The director places them in the same frame and has them read snippets of their letters to each other. One such scene takes place in a cafeteria. Sandra Bullock rests her chin on her hand as she listens to Reeves. It's a very moving, cozy shot.
When they finally kiss, well, it's a keeper of a kissing scene.
Reeves brings just the right amount of manly coolness and melted passion to his role. He goes from being a guy who would behave dismissively to a girl at work who has a crush on him, to being a man so much in love that he would kiss a stack of old letters.
Sandra Bullock is Sandra Bullock -- luminously beautiful, and yet playing down her glamor, acting the lonely, nose-to-the-grindstone working girl, expressing solidarity with all the working girls watching her up on the screen as no other current female star does.
Julia Roberts, Angelina Jolie, Jennifer Aniston -- all lovely. Their performances all shout, "Me! Me! Me!" Sandra Bullock's performances shout, "Us!" Christopher Plummer is brilliant in a small role as Reeves' architect father.
Shoreh Aghdashloo is sadly underused as Sandra Bullock's best friend. Romance stars need a confidante, especially in this movie, where the leads are so often kept apart. Bullock is issued her coworker, Aghdashloo, and her mother, Willeke van Amelrooy. That's one too many. The movie isn't long enough to make either character complete and memorable.
I wish the director had done more to ease, for the viewer, the difficulties of the time differences between the two leads. Perhaps Reeves' portion could have been shot in black and white, and Bullock's in color.
The movie is not perfect, in other words.
But "The Lake House"'s message about love is real and deep and beautifully delivered.

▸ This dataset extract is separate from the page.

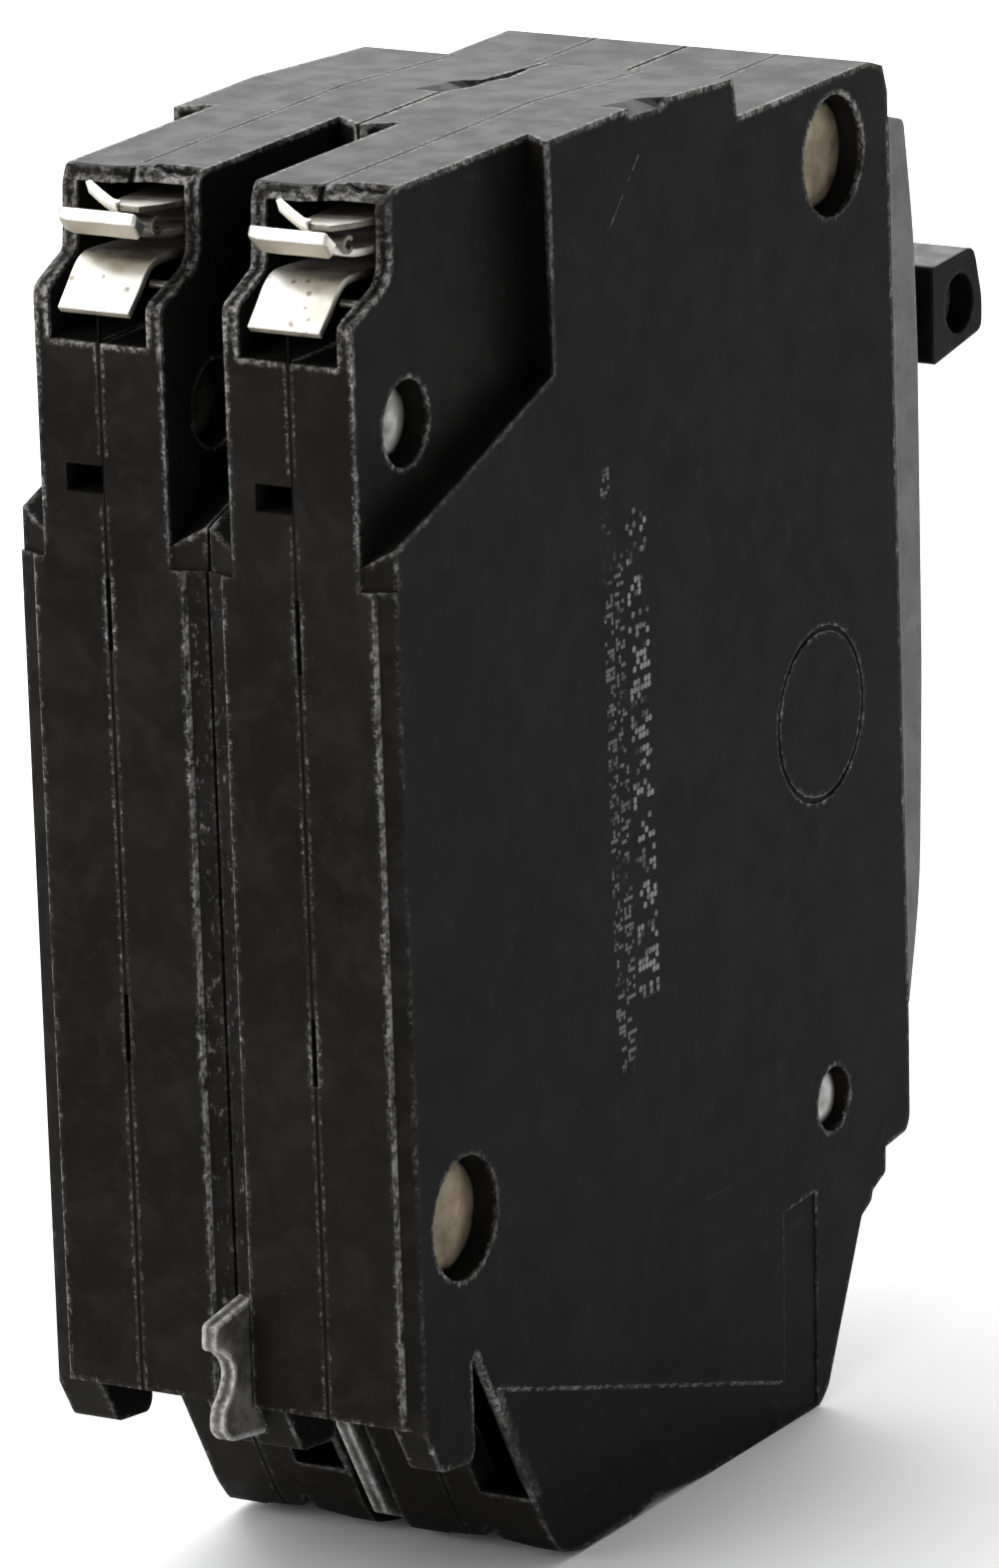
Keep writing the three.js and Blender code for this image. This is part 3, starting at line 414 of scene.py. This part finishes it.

Like "Save Send Delete," "The Lake House" is an epistolary romance. Two characters get to know each other, and fall in love, via the letters that they send to each other.
The time barrier thing doesn't make much sense. My friend Sandy McReynolds is a physicist. I bring him these questions. Could a woman living in 2006 fall in love with a man living in 2004?

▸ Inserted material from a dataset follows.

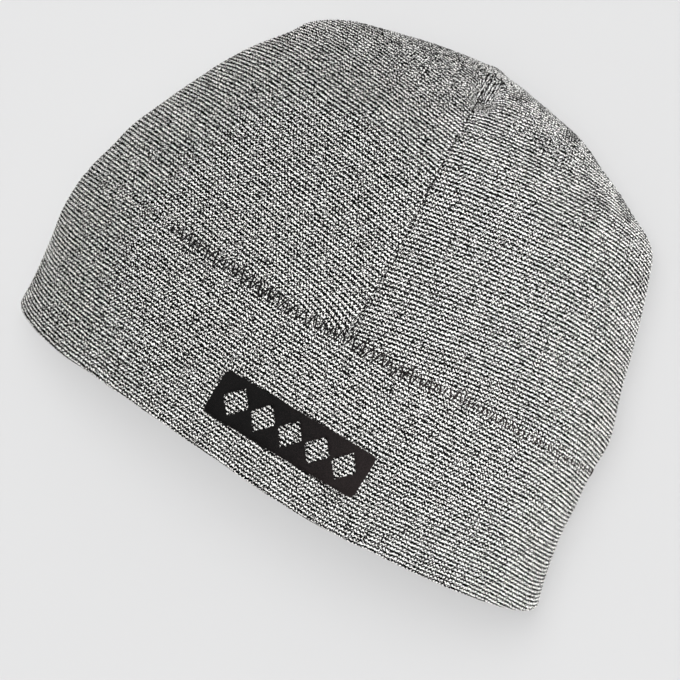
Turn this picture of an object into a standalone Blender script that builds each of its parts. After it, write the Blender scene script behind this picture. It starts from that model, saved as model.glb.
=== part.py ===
"""A close-fitting jersey-knit beanie that lies on its back, softly filled, with its front up.

Metres, +Z up. +Y runs from the mouth to the top of the crown, +X lies to the right of someone who
looks down at the front with the mouth towards them, and the back of the hat rests on Z = 0. The
origin is the middle of that footprint: the centre of the underside of the hat's box.
Four pieces: the band, the two halves of the crown and the embroidered badge on the band.
"""

import math

import bmesh
import bpy
from mathutils import Vector

# Driving dimensions, in metres
RIM_WIDTH = 0.255  # the mouth's flat width, from side fold to side fold
HAT_HEIGHT = 0.188  # from the mouth's corners to the top of the crown
LOFT = 0.046  # how far the front stands above the side folds
FOLD_RISE = 0.011  # the side folds' height above the surface that the hat lies on
FOLD_REACH = 0.013  # how far the round of a side fold reaches in under the hat
BAND_HEIGHT = 0.0615  # from the mouth's corners to the band seam, along the side folds
RIM_DROP = 0.0176  # how far the front rim hangs past the mouth's corners at its lowest point
RIM_LEFT_DROP = 0.0095  # how much of that it falls right beside the mouth's left corner
RIM_RIGHT_DROP = 0.0083
RIM_BEND = 0.0285  # how far the rim's lowest point lies to the right of the centre seam
RIM_BEND_ROUNDING = 0.008  # how softly the rim bends there
# The band seam sags on the front: how far, about which share of the way to a side fold, how widely
SEAM_SAGS = ((0.0045, -0.20, 0.37), (0.0022, 0.24, 0.15))
SEAM_SAG_REACH = 0.030  # how far above and below the band seam the knit sags with it
BAND_WALL = 0.003  # the band is a doubled layer of knit
CROWN_WALL = 0.002
SEAM_GAP = 0.0004  # between pieces that are sewn edge to edge
SEAM_DIP = 0.0007  # how deep the knit is drawn in along the band seam
SEAM_DIP_REACH = 0.004  # how far from the seam the knit is drawn in
JUNCTION_DENT = 0.0018  # the hollow where the centre seam meets the band seam
JUNCTION_REACH = 0.011
RIDGE_ROUNDING = 0.0035  # the radius of the crown's ridge
BADGE_LENGTH = 0.073
BADGE_HEIGHT = 0.0208
BADGE_CORNER = 0.003
BADGE_RISE = 0.0105  # from the mouth's corners to the badge's centre line
BADGE_THICKNESS = 0.0009
BADGE_GAP = 0.0003  # between the badge's underside and the band
DIAMOND_COUNT = 5
DIAMOND_LENGTH = 0.0118  # along the badge
DIAMOND_HEIGHT = 0.0136
DIAMOND_PITCH = 0.0131

# How finely the sheets are divided
BAND_COLUMNS = 72
BAND_ROWS = 9
CROWN_COLUMNS = 72
CROWN_ROWS = 27
BADGE_COLUMNS = 24
BADGE_ROWS = 6

# Sections of the hat from the mouth to the top, chosen by eye. rise is a share of HAT_HEIGHT,
# left and right are the reach of the side folds as shares of half of RIM_WIDTH, loft is a share
# of LOFT, ridge runs from 0, a round arch, to 1, a roof with its ridge on the centre seam, back is
# how much of FOLD_RISE lies below the fold, and drop is how far the front hangs towards the mouth,
# as a share of what the rim does.
SECTION_COLUMNS = ("rise", "left", "right", "loft", "ridge", "back", "drop")
SECTIONS = (
    (0.000, 0.998, 1.012, 0.84, 0.00, 1.00, 1.00),
    (0.060, 1.004, 0.988, 0.92, 0.00, 1.00, 0.82),
    (0.155, 1.026, 0.957, 0.98, 0.05, 1.00, 0.54),
    (0.230, 1.043, 0.946, 1.00, 0.12, 1.00, 0.31),
    (0.320, 1.038, 0.936, 1.02, 0.25, 1.00, 0.09),
    (0.405, 1.006, 0.934, 1.03, 0.42, 1.00, 0.02),
    (0.484, 0.977, 0.899, 1.04, 0.60, 1.00, 0.00),
    (0.641, 0.870, 0.832, 1.03, 0.90, 1.00, 0.00),
    (0.754, 0.777, 0.774, 0.98, 1.00, 1.00, 0.00),
    (0.832, 0.691, 0.726, 0.85, 1.00, 1.00, 0.00),
    (0.882, 0.641, 0.605, 0.70, 0.95, 0.97, 0.00),
    (0.927, 0.528, 0.465, 0.55, 0.75, 0.88, 0.00),
    (0.967, 0.322, 0.332, 0.37, 0.55, 0.72, 0.00),
    (0.992, 0.130, 0.130, 0.19, 0.40, 0.42, 0.00),
    (1.000, 0.045, 0.045, 0.07, 0.40, 0.15, 0.00),
)
LAST = len(SECTIONS) - 1

# The front arch is (1 - s ** bow) ** (1 / edge), where s is the share of the reach from the seam
ROUND_ARCH = (2.0, 2.0)
ROOF_ARCH = (1.15, 1.45)
RIM_SQUARENESS = 8  # how squarely the rim falls at the mouth's corners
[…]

I don't understand physics but I know enough about trees to know that the lake house in the film could not possibly have a giant tree growing inside it. In summer, the tree has maple leaves. In fall, the leaves are from an oak tree. Makes no sense.
But, like a fairy tale, "The Lake House" uses its absurd premise to speak deep truths. "The Lake House" speaks some hard truths about love.

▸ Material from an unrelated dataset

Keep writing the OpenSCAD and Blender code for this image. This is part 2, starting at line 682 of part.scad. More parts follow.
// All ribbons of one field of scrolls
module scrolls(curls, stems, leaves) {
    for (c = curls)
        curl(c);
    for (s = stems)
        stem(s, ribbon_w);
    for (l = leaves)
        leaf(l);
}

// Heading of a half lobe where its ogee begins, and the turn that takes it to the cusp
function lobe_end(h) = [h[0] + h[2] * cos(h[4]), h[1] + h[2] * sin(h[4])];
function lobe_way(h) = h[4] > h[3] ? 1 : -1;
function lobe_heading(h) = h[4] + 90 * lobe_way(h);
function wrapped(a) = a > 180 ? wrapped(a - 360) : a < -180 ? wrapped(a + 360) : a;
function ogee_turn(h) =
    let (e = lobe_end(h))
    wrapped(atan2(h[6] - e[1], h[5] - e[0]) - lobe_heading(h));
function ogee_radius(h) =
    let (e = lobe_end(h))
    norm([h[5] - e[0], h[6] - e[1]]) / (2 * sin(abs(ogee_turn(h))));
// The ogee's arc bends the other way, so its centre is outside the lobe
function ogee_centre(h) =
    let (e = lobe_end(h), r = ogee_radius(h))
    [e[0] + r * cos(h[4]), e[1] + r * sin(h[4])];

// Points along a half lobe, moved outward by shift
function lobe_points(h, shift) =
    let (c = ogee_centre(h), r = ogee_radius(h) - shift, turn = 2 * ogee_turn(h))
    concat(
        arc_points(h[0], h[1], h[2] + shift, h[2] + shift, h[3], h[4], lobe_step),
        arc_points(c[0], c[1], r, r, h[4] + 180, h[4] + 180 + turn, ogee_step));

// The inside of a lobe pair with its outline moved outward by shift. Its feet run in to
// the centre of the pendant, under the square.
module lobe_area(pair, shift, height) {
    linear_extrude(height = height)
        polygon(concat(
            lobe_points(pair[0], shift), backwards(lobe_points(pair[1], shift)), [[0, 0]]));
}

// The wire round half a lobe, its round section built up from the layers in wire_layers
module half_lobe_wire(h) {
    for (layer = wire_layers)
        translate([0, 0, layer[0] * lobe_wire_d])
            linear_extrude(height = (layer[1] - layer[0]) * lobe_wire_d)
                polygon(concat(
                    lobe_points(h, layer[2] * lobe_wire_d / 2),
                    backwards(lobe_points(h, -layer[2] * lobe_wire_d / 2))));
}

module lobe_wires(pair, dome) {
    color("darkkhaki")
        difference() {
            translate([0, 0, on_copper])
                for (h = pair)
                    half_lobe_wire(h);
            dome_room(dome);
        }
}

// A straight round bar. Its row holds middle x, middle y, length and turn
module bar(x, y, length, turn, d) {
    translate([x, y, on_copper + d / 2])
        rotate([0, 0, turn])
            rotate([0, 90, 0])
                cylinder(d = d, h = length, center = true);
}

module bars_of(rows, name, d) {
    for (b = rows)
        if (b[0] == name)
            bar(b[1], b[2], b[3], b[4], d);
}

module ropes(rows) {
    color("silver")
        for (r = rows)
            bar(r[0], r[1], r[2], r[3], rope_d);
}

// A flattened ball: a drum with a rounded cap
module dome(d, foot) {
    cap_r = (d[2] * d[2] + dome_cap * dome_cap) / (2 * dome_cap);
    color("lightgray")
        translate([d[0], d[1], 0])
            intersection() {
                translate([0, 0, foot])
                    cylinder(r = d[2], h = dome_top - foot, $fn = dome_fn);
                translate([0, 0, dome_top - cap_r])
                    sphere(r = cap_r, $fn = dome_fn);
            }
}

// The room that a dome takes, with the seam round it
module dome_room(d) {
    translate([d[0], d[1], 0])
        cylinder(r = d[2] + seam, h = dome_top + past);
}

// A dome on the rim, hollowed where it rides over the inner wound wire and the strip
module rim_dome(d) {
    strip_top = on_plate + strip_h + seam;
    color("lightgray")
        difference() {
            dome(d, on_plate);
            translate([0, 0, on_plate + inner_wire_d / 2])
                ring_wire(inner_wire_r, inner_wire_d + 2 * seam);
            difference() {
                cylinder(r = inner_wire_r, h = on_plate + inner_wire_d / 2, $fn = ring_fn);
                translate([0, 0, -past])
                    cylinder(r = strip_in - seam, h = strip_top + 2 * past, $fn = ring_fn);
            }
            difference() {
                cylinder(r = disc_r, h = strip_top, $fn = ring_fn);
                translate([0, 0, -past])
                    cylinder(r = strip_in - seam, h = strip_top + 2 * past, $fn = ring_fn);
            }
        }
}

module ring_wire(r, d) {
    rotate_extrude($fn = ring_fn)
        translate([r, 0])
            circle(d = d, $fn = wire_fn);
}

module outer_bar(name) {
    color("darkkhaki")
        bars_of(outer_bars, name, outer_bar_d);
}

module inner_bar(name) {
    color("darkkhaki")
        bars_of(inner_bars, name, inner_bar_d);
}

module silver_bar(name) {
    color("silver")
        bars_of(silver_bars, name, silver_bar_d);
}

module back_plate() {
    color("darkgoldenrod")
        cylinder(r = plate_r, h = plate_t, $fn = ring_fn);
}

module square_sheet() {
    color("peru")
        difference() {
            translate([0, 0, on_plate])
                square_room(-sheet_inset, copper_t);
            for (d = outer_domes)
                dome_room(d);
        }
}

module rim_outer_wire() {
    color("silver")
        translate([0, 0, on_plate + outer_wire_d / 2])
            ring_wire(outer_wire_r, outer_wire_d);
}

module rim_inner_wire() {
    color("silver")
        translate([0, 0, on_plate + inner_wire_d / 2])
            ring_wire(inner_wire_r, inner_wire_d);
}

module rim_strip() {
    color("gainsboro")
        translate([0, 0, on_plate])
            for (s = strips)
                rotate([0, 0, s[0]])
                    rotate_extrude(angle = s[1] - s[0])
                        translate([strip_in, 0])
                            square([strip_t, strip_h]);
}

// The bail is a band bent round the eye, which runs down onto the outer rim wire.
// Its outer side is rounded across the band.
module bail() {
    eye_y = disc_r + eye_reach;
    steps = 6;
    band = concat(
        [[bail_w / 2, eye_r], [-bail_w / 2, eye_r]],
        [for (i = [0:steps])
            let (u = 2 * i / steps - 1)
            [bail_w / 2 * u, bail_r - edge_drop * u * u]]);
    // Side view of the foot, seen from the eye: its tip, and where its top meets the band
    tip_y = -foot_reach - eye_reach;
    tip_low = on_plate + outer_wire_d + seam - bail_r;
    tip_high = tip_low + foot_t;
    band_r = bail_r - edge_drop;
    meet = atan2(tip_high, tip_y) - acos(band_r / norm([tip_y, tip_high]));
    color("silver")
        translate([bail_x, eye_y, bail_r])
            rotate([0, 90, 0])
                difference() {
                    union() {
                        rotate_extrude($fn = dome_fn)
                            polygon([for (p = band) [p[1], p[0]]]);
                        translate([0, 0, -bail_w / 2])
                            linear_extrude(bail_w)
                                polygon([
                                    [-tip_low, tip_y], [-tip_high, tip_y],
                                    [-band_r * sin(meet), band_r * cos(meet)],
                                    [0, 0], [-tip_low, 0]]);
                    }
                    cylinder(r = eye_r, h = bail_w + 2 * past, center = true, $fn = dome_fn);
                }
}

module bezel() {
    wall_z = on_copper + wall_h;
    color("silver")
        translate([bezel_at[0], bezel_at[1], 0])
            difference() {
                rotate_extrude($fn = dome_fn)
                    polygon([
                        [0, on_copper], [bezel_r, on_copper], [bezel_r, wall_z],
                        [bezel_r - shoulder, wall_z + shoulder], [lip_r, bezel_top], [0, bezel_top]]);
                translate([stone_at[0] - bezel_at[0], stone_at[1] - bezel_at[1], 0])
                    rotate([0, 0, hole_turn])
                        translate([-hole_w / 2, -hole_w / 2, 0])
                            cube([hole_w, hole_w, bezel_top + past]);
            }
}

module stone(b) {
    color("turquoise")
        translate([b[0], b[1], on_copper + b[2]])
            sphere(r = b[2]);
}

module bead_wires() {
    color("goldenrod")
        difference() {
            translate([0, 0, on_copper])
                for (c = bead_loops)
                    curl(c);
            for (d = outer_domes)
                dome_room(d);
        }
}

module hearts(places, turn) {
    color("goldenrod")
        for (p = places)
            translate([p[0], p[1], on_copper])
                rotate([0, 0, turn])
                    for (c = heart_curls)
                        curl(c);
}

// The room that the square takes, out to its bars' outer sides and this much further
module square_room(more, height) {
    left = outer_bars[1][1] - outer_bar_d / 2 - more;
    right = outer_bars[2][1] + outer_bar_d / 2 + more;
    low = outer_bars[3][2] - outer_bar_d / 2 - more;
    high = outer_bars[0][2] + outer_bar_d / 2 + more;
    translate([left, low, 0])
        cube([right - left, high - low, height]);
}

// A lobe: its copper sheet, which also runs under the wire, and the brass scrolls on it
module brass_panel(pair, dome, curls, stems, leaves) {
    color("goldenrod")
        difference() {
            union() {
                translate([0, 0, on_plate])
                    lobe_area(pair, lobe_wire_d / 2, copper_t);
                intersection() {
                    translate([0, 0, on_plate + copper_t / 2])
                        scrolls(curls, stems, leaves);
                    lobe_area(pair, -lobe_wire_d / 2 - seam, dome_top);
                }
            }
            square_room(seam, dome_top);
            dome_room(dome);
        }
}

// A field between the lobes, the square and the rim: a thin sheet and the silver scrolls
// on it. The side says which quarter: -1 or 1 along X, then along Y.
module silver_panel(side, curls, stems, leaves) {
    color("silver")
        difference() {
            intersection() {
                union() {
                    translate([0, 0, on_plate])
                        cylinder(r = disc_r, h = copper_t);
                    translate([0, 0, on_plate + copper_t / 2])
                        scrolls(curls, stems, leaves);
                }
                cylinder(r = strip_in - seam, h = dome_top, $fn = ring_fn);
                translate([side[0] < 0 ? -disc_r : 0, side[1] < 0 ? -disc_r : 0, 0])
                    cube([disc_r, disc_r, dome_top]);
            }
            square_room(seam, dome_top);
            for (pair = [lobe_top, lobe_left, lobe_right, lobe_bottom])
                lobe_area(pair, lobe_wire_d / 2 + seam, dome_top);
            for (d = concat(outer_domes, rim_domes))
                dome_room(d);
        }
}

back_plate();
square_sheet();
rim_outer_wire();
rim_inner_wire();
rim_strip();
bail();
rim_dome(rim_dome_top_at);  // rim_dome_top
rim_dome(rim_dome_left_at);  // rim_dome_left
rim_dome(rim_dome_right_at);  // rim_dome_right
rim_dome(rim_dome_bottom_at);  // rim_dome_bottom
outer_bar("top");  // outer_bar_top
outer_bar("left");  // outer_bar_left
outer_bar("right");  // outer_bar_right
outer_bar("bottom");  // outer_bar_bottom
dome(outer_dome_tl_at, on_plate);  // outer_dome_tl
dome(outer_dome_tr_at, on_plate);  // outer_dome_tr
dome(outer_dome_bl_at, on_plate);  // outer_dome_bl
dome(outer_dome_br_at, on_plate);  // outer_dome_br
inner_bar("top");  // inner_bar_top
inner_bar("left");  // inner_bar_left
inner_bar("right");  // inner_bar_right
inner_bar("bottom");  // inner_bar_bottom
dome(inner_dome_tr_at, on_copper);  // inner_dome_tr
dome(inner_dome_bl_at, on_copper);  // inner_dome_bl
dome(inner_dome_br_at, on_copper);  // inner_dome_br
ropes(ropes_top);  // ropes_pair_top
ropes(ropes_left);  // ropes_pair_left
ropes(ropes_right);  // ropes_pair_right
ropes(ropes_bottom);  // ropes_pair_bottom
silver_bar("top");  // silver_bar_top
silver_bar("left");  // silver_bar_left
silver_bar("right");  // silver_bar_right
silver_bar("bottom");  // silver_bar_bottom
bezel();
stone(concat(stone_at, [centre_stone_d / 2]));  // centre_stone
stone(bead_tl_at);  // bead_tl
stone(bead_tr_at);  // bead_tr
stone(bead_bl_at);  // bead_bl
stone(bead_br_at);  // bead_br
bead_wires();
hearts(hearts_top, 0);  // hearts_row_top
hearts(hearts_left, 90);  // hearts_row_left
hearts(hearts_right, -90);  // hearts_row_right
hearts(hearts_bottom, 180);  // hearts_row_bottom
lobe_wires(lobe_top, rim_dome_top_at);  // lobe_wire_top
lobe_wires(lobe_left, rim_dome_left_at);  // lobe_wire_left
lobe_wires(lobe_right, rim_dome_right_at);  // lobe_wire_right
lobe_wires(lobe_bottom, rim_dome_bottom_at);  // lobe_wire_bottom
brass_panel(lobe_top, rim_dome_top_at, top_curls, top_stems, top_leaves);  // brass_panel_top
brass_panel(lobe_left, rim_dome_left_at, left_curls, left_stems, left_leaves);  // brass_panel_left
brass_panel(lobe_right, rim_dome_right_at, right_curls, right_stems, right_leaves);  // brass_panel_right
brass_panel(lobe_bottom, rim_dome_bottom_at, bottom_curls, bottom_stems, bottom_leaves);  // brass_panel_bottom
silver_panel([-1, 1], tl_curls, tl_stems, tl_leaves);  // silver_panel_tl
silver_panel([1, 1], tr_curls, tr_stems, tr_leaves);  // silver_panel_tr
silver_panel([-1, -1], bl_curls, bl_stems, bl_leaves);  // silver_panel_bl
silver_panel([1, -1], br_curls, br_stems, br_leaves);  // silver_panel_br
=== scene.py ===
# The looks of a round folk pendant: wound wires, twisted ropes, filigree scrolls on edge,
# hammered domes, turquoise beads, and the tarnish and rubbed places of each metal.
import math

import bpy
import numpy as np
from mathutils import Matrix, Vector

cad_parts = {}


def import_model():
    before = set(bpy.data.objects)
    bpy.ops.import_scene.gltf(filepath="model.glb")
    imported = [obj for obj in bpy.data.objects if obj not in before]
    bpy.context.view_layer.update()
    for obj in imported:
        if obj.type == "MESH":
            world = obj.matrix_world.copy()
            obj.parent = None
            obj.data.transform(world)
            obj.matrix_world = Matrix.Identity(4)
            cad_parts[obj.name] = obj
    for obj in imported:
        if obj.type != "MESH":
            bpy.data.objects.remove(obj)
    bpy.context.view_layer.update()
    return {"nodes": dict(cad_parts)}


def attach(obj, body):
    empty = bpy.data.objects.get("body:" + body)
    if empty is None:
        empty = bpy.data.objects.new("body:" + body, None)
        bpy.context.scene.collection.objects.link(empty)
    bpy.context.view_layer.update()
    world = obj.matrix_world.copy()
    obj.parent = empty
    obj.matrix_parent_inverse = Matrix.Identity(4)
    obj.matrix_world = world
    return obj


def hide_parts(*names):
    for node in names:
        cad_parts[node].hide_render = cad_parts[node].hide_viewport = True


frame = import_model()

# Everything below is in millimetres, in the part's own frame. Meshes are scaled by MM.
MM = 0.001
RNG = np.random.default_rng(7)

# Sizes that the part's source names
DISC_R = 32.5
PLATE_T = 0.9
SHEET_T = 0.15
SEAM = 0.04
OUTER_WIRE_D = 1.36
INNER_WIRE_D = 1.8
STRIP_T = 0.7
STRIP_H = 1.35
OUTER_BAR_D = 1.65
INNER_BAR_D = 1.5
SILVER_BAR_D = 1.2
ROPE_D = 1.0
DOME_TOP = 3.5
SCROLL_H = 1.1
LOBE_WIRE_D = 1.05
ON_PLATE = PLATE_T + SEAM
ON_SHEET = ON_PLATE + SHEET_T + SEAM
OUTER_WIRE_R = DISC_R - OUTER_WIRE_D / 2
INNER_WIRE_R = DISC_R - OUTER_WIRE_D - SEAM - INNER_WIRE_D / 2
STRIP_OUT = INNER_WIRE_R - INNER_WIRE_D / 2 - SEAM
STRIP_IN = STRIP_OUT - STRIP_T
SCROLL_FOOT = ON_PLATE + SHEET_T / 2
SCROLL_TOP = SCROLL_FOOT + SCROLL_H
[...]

Sometimes distance and restraint are the best environment to allow love to grow. Sometimes it pays to wait for love.
Can we even say that today? In an era of sexual promiscuity and sex-drenched media? Does anyone understand that any more? That, sometimes, the best way to fall in love with another human being is not to see them naked and have sex with them on the first date, but to give the love time?
Keanu Reeves and Sandra Bullock are excellent together. They give the sense of déjà vu, of having been together before, and, of course, they have -- in "Speed." The plot keeps the two leads apart for much of the movie, but when they are placed together in the frame, they create the warmth of glowing coals. You really do believe that these two are in love, not just in a passionate way, but in a friendly way, as well.
The director places them in the same frame and has them read snippets of their letters to each other. One such scene takes place in a cafeteria. Sandra Bullock rests her chin on her hand as she listens to Reeves. It's a very moving, cozy shot.
When they finally kiss, well, it's a keeper of a kissing scene.
Reeves brings just the right amount of manly coolness and melted passion to his role. He goes from being a guy who would behave dismissively to a girl at work who has a crush on him, to being a man so much in love that he would kiss a stack of old letters.
Sandra Bullock is Sandra Bullock -- luminously beautiful, and yet playing down her glamor, acting the lonely, nose-to-the-grindstone working girl, expressing solidarity with all the working girls watching her up on the screen as no other current female star does.
Julia Roberts, Angelina Jolie, Jennifer Aniston -- all lovely. Their performances all shout, "Me! Me! Me!" Sandra Bullock's performances shout, "Us!" Christopher Plummer is brilliant in a small role as Reeves' architect father.
Shoreh Aghdashloo is sadly underused as Sandra Bullock's best friend. Romance stars need a confidante, especially in this movie, where the leads are so often kept apart. Bullock is issued her coworker, Aghdashloo, and her mother, Willeke van Amelrooy. That's one too many. The movie isn't long enough to make either character complete and memorable.
I wish the director had done more to ease, for the viewer, the difficulties of the time differences between the two leads. Perhaps Reeves' portion could have been shot in black and white, and Bullock's in color.
The movie is not perfect, in other words.
But "The Lake House"'s message about love is real and deep and beautifully delivered.